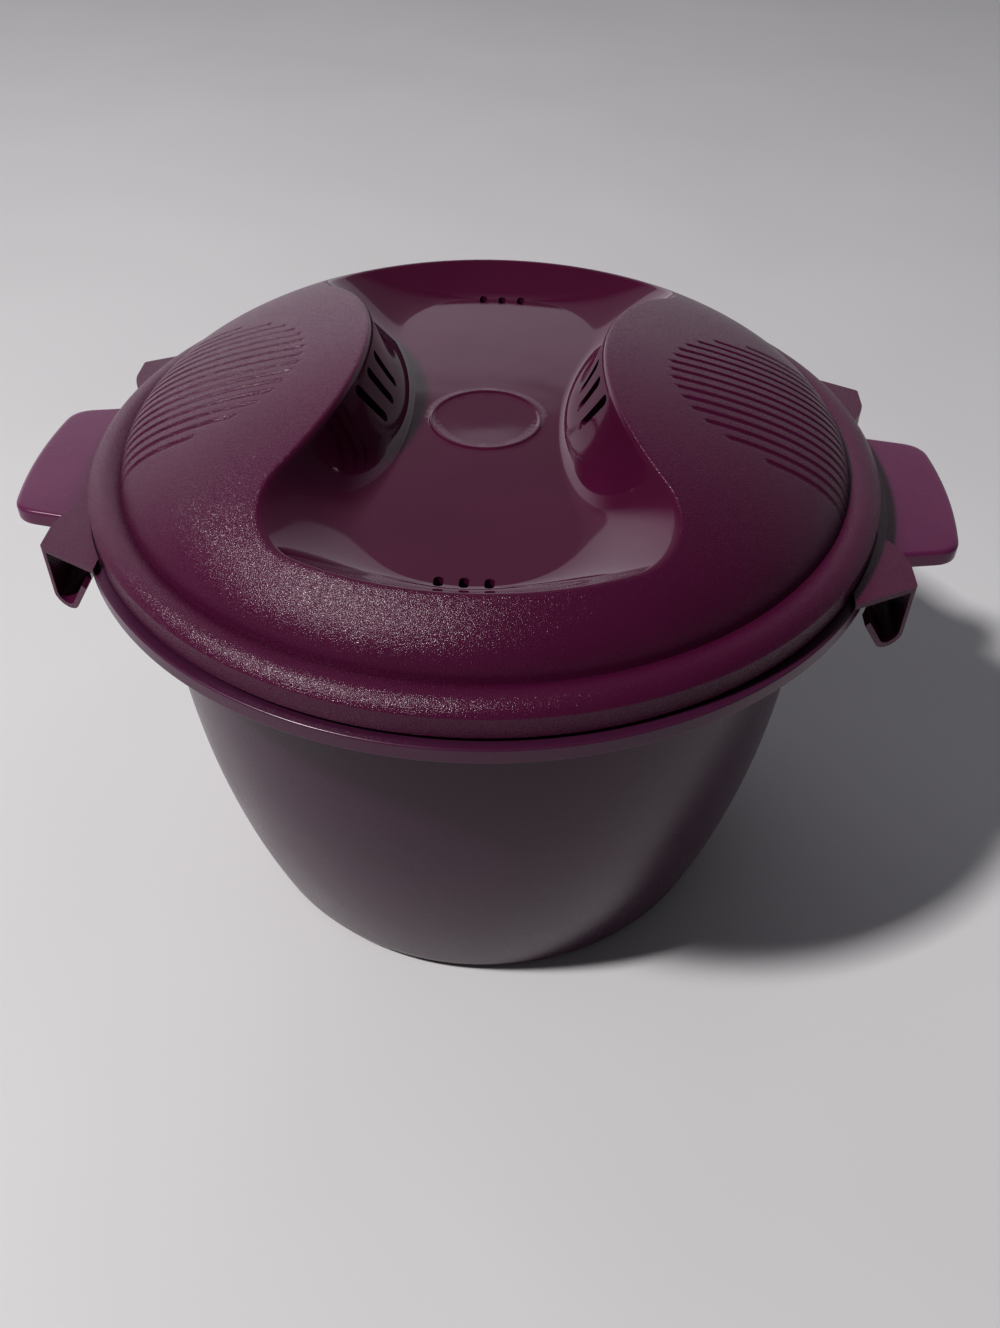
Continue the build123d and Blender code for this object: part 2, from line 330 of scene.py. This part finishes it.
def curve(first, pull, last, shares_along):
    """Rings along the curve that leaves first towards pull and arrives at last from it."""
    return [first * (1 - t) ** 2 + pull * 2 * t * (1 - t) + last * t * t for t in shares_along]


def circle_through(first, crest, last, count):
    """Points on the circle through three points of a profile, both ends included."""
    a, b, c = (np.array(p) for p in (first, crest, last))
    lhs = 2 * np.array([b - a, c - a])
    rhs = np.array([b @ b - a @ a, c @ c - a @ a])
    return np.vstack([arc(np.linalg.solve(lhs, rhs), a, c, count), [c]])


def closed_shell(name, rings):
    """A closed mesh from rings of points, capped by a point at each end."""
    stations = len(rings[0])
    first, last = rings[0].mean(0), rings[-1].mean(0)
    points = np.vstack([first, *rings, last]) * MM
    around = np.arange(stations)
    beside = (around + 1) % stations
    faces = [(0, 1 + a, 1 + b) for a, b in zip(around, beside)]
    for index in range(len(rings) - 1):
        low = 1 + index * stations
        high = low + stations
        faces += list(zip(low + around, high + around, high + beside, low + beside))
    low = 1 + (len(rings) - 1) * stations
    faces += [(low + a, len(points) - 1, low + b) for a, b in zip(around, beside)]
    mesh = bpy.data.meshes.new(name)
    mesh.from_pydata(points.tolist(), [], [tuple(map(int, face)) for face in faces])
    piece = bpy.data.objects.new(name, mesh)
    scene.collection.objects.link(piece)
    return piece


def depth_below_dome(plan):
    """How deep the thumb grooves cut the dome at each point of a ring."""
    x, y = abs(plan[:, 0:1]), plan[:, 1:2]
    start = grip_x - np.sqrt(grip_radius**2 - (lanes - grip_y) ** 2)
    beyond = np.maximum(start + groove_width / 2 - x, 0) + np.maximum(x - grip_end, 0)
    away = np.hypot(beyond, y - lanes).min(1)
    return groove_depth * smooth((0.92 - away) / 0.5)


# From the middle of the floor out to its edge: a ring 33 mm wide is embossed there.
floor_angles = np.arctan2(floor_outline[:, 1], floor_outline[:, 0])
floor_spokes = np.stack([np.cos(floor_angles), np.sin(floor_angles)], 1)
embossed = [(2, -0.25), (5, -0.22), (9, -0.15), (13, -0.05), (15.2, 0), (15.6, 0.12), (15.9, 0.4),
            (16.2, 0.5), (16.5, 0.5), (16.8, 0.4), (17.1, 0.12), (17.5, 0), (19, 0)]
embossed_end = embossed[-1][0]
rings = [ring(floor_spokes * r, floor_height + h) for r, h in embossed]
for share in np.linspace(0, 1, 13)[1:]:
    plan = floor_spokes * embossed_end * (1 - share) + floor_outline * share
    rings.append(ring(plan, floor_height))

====

* [EXERCISE TASK] Print all the data exactly.

* [ANSWER FOR THE TASK]
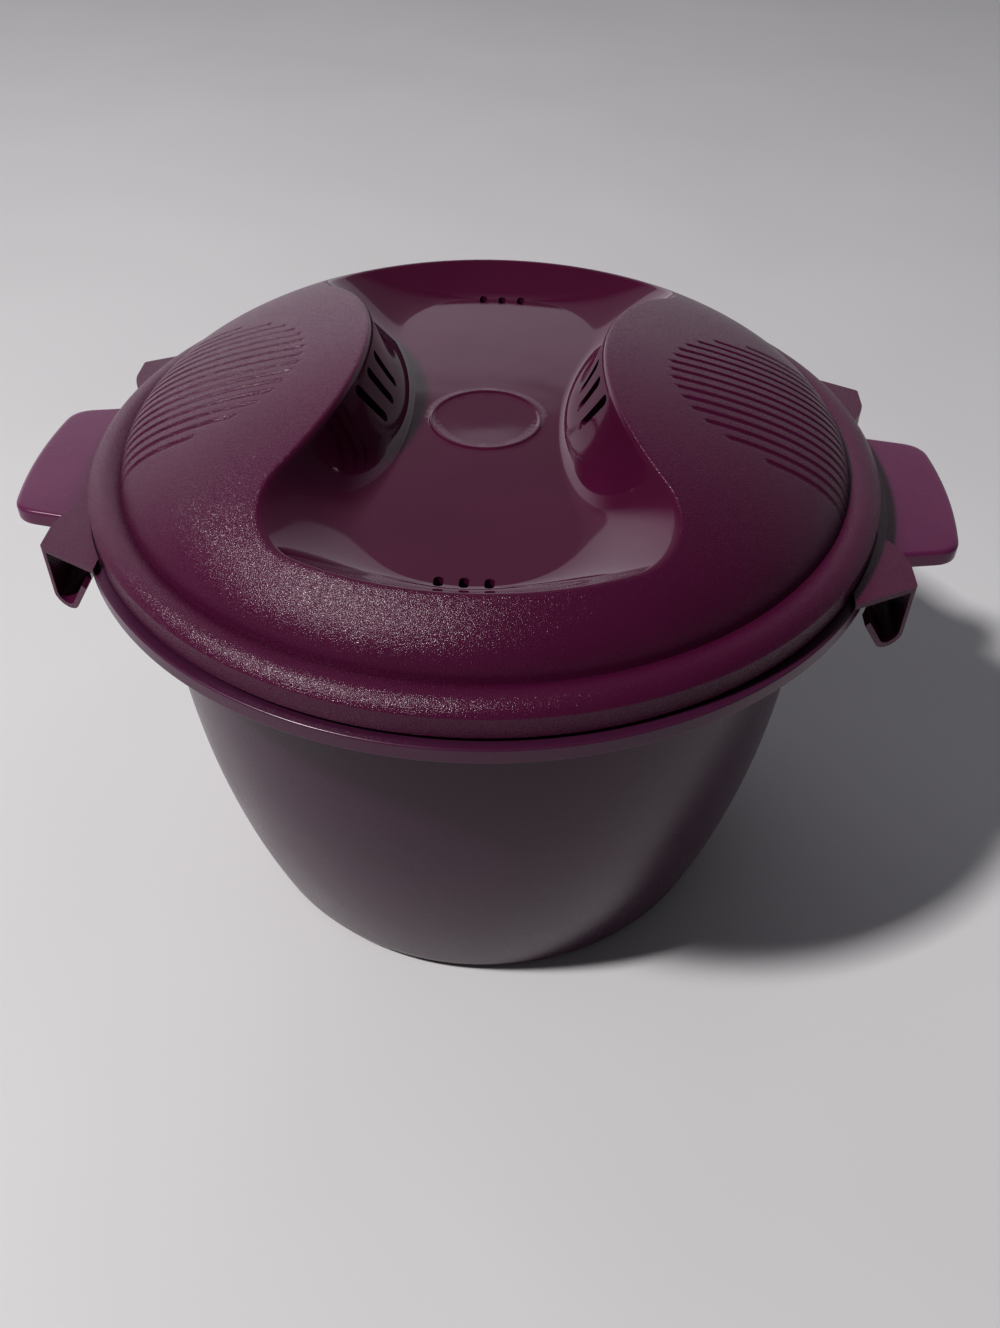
Continue the build123d and Blender code for this object: part 2, from line 330 of scene.py. This part finishes it.
def curve(first, pull, last, shares_along):
    """Rings along the curve that leaves first towards pull and arrives at last from it."""
    return [first * (1 - t) ** 2 + pull * 2 * t * (1 - t) + last * t * t for t in shares_along]


def circle_through(first, crest, last, count):
    """Points on the circle through three points of a profile, both ends included."""
    a, b, c = (np.array(p) for p in (first, crest, last))
    lhs = 2 * np.array([b - a, c - a])
    rhs = np.array([b @ b - a @ a, c @ c - a @ a])
    return np.vstack([arc(np.linalg.solve(lhs, rhs), a, c, count), [c]])


def closed_shell(name, rings):
    """A closed mesh from rings of points, capped by a point at each end."""
    stations = len(rings[0])
    first, last = rings[0].mean(0), rings[-1].mean(0)
    points = np.vstack([first, *rings, last]) * MM
    around = np.arange(stations)
    beside = (around + 1) % stations
    faces = [(0, 1 + a, 1 + b) for a, b in zip(around, beside)]
    for index in range(len(rings) - 1):
        low = 1 + index * stations
        high = low + stations
        faces += list(zip(low + around, high + around, high + beside, low + beside))
    low = 1 + (len(rings) - 1) * stations
    faces += [(low + a, len(points) - 1, low + b) for a, b in zip(around, beside)]
    mesh = bpy.data.meshes.new(name)
    mesh.from_pydata(points.tolist(), [], [tuple(map(int, face)) for face in faces])
    piece = bpy.data.objects.new(name, mesh)
    scene.collection.objects.link(piece)
    return piece


def depth_below_dome(plan):
    """How deep the thumb grooves cut the dome at each point of a ring."""
    x, y = abs(plan[:, 0:1]), plan[:, 1:2]
    start = grip_x - np.sqrt(grip_radius**2 - (lanes - grip_y) ** 2)
    beyond = np.maximum(start + groove_width / 2 - x, 0) + np.maximum(x - grip_end, 0)
    away = np.hypot(beyond, y - lanes).min(1)
    return groove_depth * smooth((0.92 - away) / 0.5)


# From the middle of the floor out to its edge: a ring 33 mm wide is embossed there.
floor_angles = np.arctan2(floor_outline[:, 1], floor_outline[:, 0])
floor_spokes = np.stack([np.cos(floor_angles), np.sin(floor_angles)], 1)
embossed = [(2, -0.25), (5, -0.22), (9, -0.15), (13, -0.05), (15.2, 0), (15.6, 0.12), (15.9, 0.4),
            (16.2, 0.5), (16.5, 0.5), (16.8, 0.4), (17.1, 0.12), (17.5, 0), (19, 0)]
embossed_end = embossed[-1][0]
rings = [ring(floor_spokes * r, floor_height + h) for r, h in embossed]
for share in np.linspace(0, 1, 13)[1:]:
    plan = floor_spokes * embossed_end * (1 - share) + floor_outline * share
    rings.append(ring(plan, floor_height))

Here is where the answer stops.